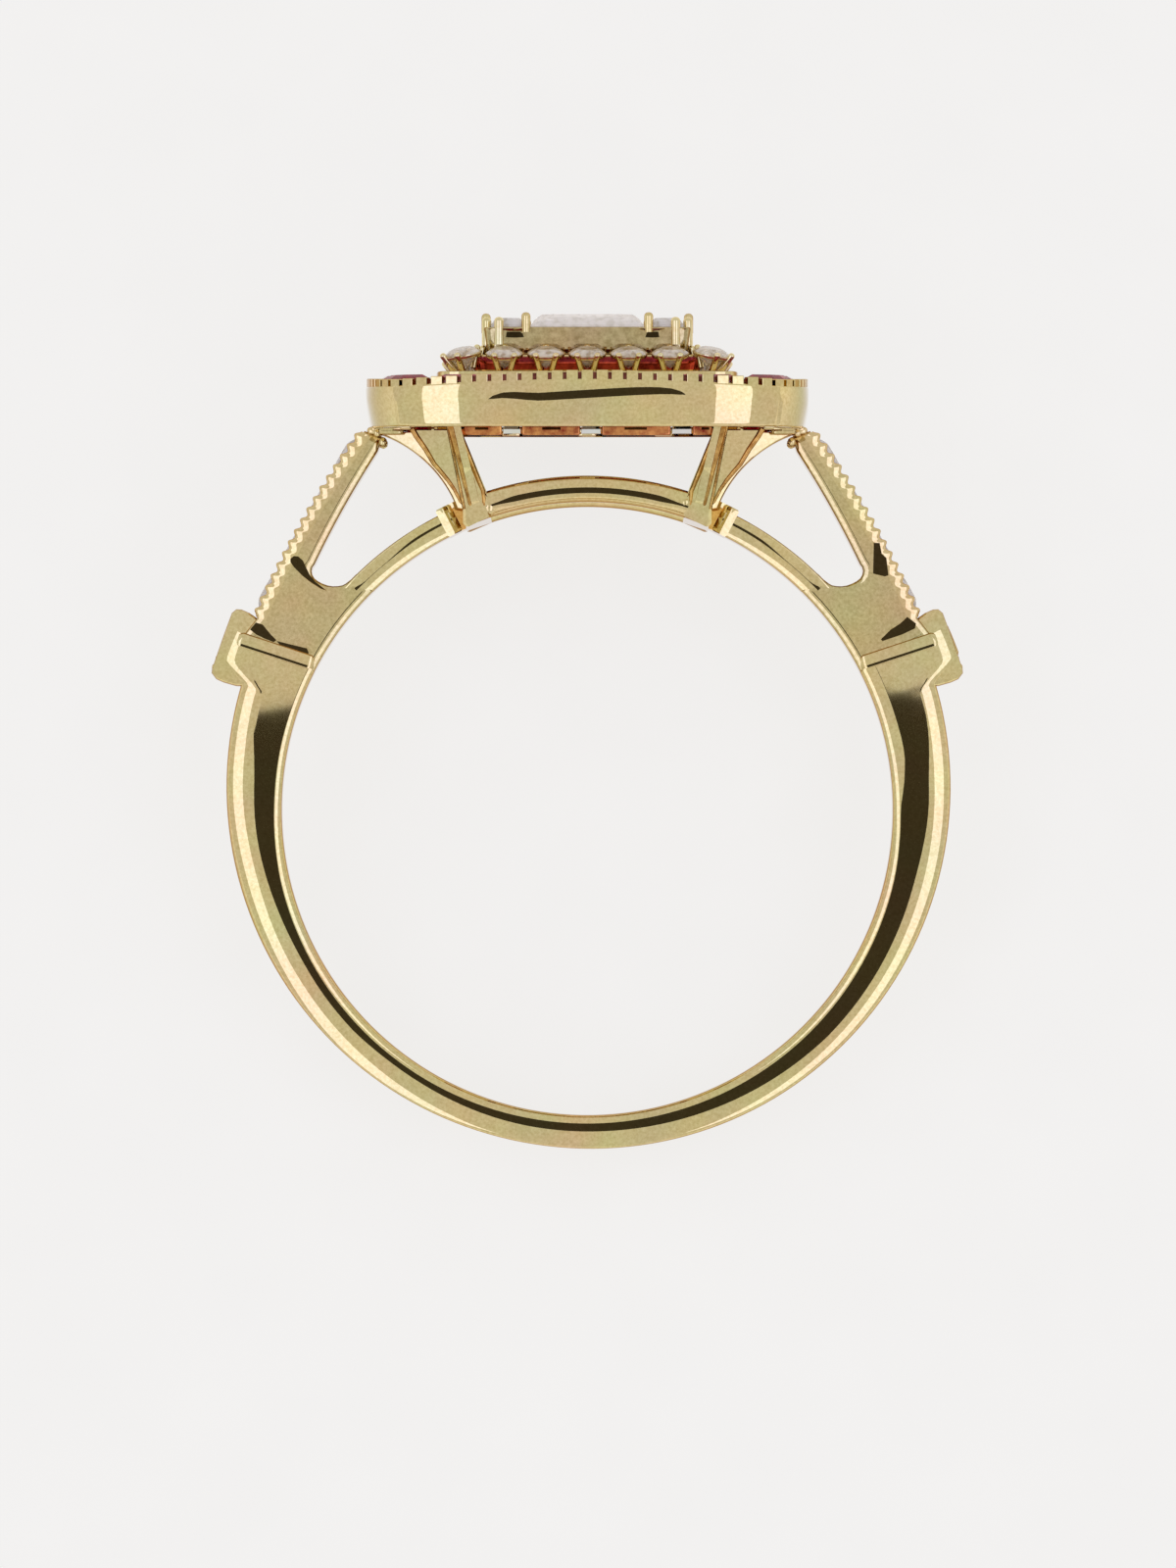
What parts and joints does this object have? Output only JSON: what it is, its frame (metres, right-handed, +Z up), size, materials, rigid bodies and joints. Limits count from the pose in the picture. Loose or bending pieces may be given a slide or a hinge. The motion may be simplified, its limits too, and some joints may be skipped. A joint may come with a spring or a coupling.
{
  "type": "halo ring",
  "caption": "Yellow gold finger ring: a raised step-cut cluster in a halo of round diamonds and a cushion frame of calibre rubies, on an open gallery with split milgrained shoulders.",
  "frame": {"origin": "on the floor, under the middle of the ring's box, with the ring lying on its side", "axes": "+Z up from the floor; +Y from the bottom of the band towards the head; +X across the head. The ring leans 13.7 degrees, so its finger hole points that far from +Z towards -Y."},
  "size_m": [0.0212, 0.024, 0.0123],
  "materials": {
    "gold": "polished yellow gold",
    "diamond": "cut and polished",
    "ruby": "cut and polished"
  },
  "bodies": {
    "root": {"gold_mount": "gold", "centre_stone": "diamond", "side_baguette_1": "diamond", "side_baguette_2": "diamond", "side_baguette_3": "diamond", "side_baguette_4": "diamond", "corner_stone_1": "diamond", "corner_stone_2": "diamond", "corner_stone_3": "diamond", "corner_stone_4": "diamond", "halo_diamonds": "diamond", "ruby_1": "ruby", "ruby_2": "ruby", "ruby_3": "ruby", "ruby_4": "ruby", "ruby_5": "ruby", "ruby_6": "ruby", "ruby_7": "ruby", "ruby_8": "ruby", "ruby_9": "ruby", "ruby_10": "ruby", "ruby_11": "ruby", "ruby_12": "ruby", "ruby_13": "ruby", "ruby_14": "ruby", "ruby_15": "ruby", "ruby_16": "ruby", "corner_ruby_1": "ruby", "corner_ruby_2": "ruby", "corner_ruby_3": "ruby", "corner_ruby_4": "ruby", "arm_diamonds_left": "diamond", "arm_diamonds_right": "diamond", "collet_stone_left": "diamond", "collet_stone_right": "diamond"}
  },
  "joints": []
}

● Exercise:
Search the preceding listing for the word "bodies" and pull out every line that holds it.

● Output of the exercise:
What parts and joints does this object have? Output only JSON: what it is, its frame (metres, right-handed, +Z up), size, materials, rigid bodies and joints. Limits count from the pose in the picture. Loose or bending pieces may be given a slide or a hinge. The motion may be simplified, its limits too, and some joints may be skipped. A joint may come with a spring or a coupling.
  "bodies": {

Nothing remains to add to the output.